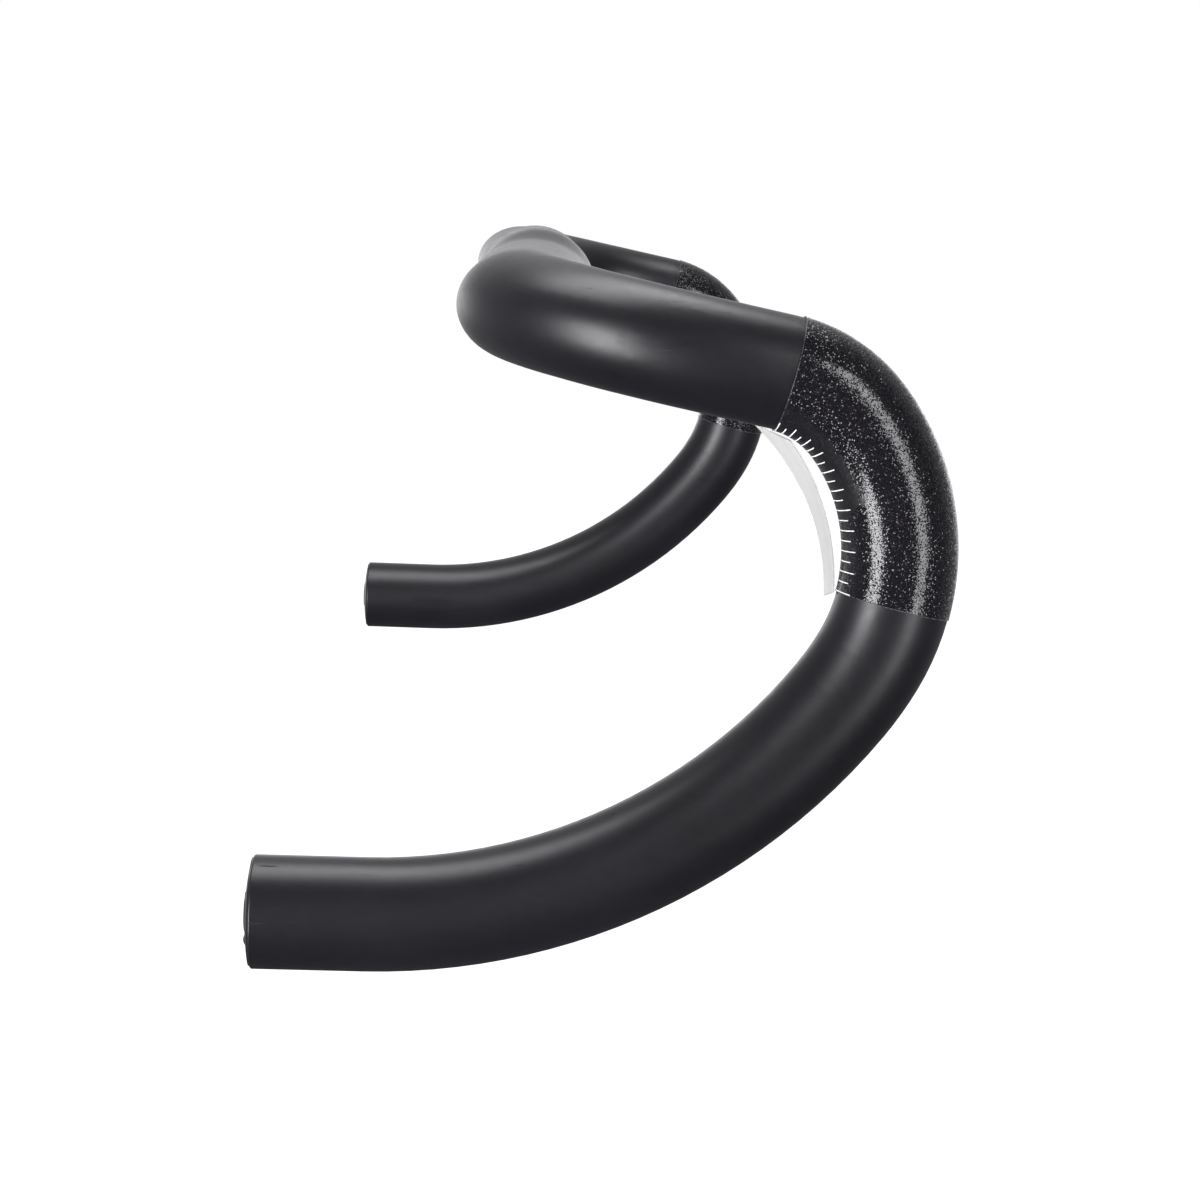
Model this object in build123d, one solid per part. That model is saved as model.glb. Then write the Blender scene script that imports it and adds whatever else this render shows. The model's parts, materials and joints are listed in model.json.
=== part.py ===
from build123d import *
from math import cos, radians, sin
import os

# Drop handlebar of moulded carbon fibre: a centre section and two drop mouldings
# bonded over internal sleeves, with grip coats, tick scales and expanding end plugs.
# +X is forward, +Y is to the rider's left and +Z is up. The origin is the centre of
# the stem clamp zone. Lengths are in millimetres and angles in degrees.

# overall layout
HALF_WIDTH = 200.0          # centre plane to the tube's centre at the lever clamps
CLAMP_RADIUS = 15.9         # round zone that the stem clamps
CLAMP_HALF_LENGTH = 30.0
GRIP_RADIUS = 11.9          # round tube of the hooks and drops
WALL = 2.4
END_ROUNDING = 0.5          # of the outer edge at the bar end

# tops: an oval tube, raised and set back a little from the clamp zone
TAPER_END = 56.0
LOFT_START = 24.0           # the clamp zone's last stretch is part of the lofted arm
ARM_SECTIONS = 16
TOPS_RISE = 2.4
TOPS_SETBACK = 1.5
TOPS_HALF_DEPTH = 15.2
TOPS_HALF_HEIGHT = 11.3
BEND_RISE = 1.5
BEND_SETBACK = 3.9
BEND_HALF_DEPTH = 14.8
BEND_HALF_HEIGHT = 12.2
JOINT_AT = 120.0            # where a drop moulding meets the centre section
OUTER_TOPS_SECTIONS = 4
JOINT_SLEEVE_LENGTH = 44.0
SLEEVE_WALL = 1.6
BOND_GAP = 0.12

# bend, ramp, hook and drop: (radius, turn) of each tangent arc
BEND_ARCS = [(42.0, 77.0), (68.0, 13.0)]
BEND_SECTIONS = 9
RAMP_SLOPE = 12.7
RAMP_LENGTH = 6.6
HOOK_ARCS = [(27.5, 42.0), (45.0, 66.0), (66.0, 9.0), (123.0, 52.5)]
END_STRAIGHT = 23.5
FLARE = 3.0

# lever grip coat and its scale, placed by turn along the first two hook arcs
COAT_THICKNESS = 0.25
COAT_START_TURN = 3.0
COAT_END_TURN = 50.0
CLAMP_COAT_THICKNESS = 0.15
CLAMP_COAT_HALF_LENGTH = 24.0
TICK_COUNT = 21
TICK_WIDTH = 0.22
TICK_HEIGHT = 0.08
INK_GAP = 0.01
LONG_TICK_ARC = 33.0
SHORT_TICK_ARC = 26.0
TICK_START_ARC = 0.0
CENTRE_TICK_PITCH = 3.0
CENTRE_TICKS = 7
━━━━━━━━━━
* **Short problem**: Extract all of the data exactly as written.

* **Exercise answer**:
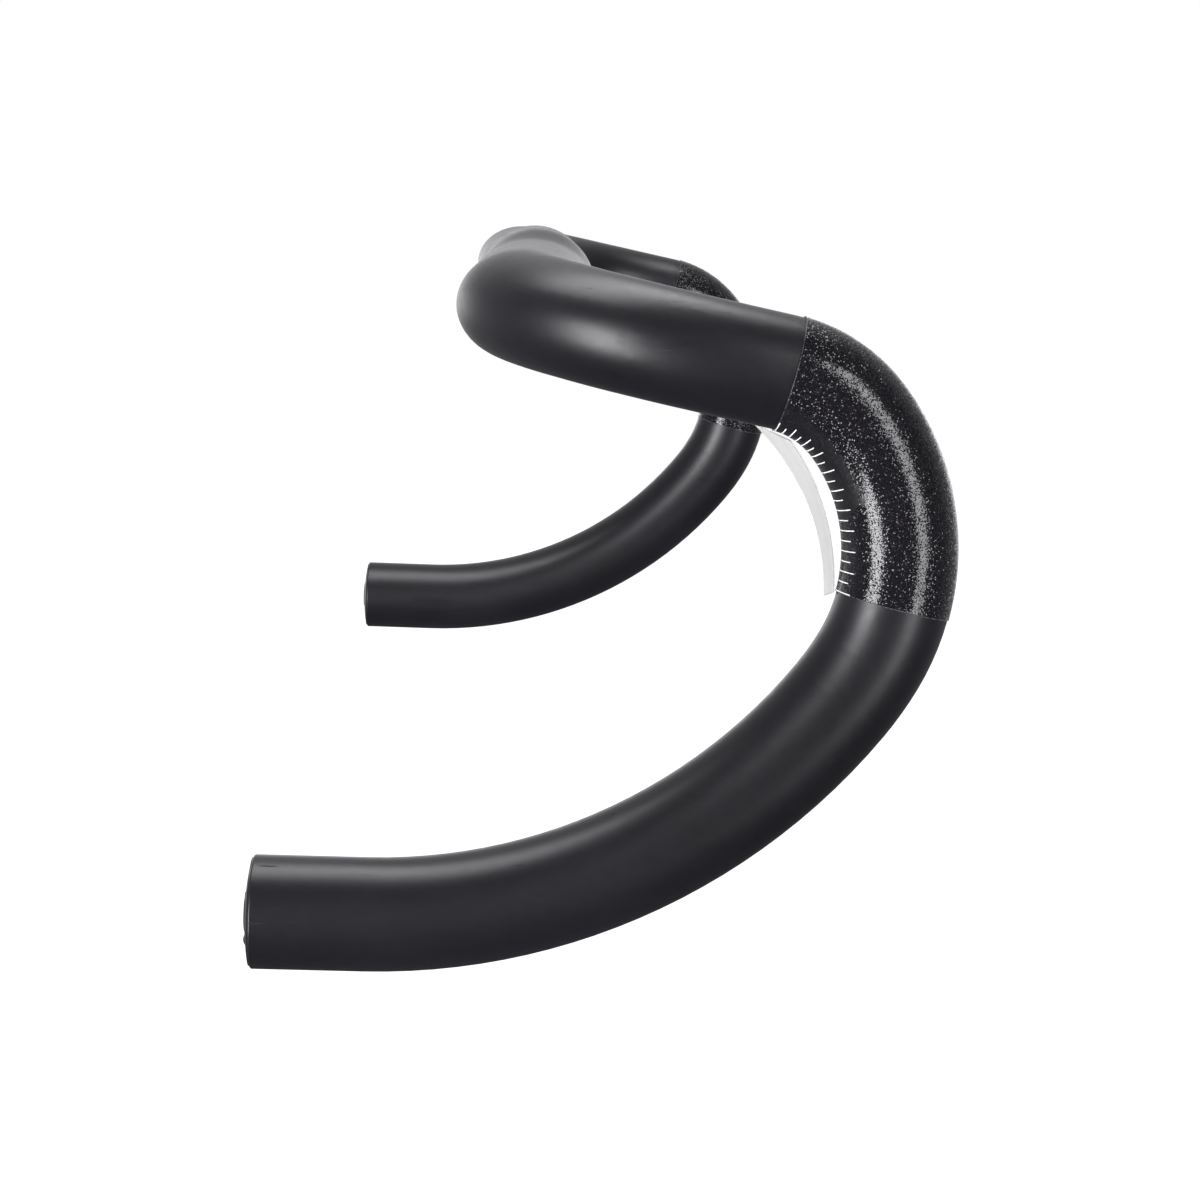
Model this object in build123d, one solid per part. That model is saved as model.glb. Then write the Blender scene script that imports it and adds whatever else this render shows. The model's parts, materials and joints are listed in model.json.
=== part.py ===
from build123d import *
from math import cos, radians, sin
import os

# Drop handlebar of moulded carbon fibre: a centre section and two drop mouldings
# bonded over internal sleeves, with grip coats, tick scales and expanding end plugs.
# +X is forward, +Y is to the rider's left and +Z is up. The origin is the centre of
# the stem clamp zone. Lengths are in millimetres and angles in degrees.

# overall layout
HALF_WIDTH = 200.0          # centre plane to the tube's centre at the lever clamps
CLAMP_RADIUS = 15.9         # round zone that the stem clamps
CLAMP_HALF_LENGTH = 30.0
GRIP_RADIUS = 11.9          # round tube of the hooks and drops
WALL = 2.4
END_ROUNDING = 0.5          # of the outer edge at the bar end

# tops: an oval tube, raised and set back a little from the clamp zone
TAPER_END = 56.0
LOFT_START = 24.0           # the clamp zone's last stretch is part of the lofted arm
ARM_SECTIONS = 16
TOPS_RISE = 2.4
TOPS_SETBACK = 1.5
TOPS_HALF_DEPTH = 15.2
TOPS_HALF_HEIGHT = 11.3
BEND_RISE = 1.5
BEND_SETBACK = 3.9
BEND_HALF_DEPTH = 14.8
BEND_HALF_HEIGHT = 12.2
JOINT_AT = 120.0            # where a drop moulding meets the centre section
OUTER_TOPS_SECTIONS = 4
JOINT_SLEEVE_LENGTH = 44.0
SLEEVE_WALL = 1.6
BOND_GAP = 0.12

# bend, ramp, hook and drop: (radius, turn) of each tangent arc
BEND_ARCS = [(42.0, 77.0), (68.0, 13.0)]
BEND_SECTIONS = 9
RAMP_SLOPE = 12.7
RAMP_LENGTH = 6.6
HOOK_ARCS = [(27.5, 42.0), (45.0, 66.0), (66.0, 9.0), (123.0, 52.5)]
END_STRAIGHT = 23.5
FLARE = 3.0

# lever grip coat and its scale, placed by turn along the first two hook arcs
COAT_THICKNESS = 0.25
COAT_START_TURN = 3.0
COAT_END_TURN = 50.0
CLAMP_COAT_THICKNESS = 0.15
CLAMP_COAT_HALF_LENGTH = 24.0
TICK_COUNT = 21
TICK_WIDTH = 0.22
TICK_HEIGHT = 0.08
INK_GAP = 0.01
LONG_TICK_ARC = 33.0
SHORT_TICK_ARC = 26.0
TICK_START_ARC = 0.0
CENTRE_TICK_PITCH = 3.0
CENTRE_TICKS = 7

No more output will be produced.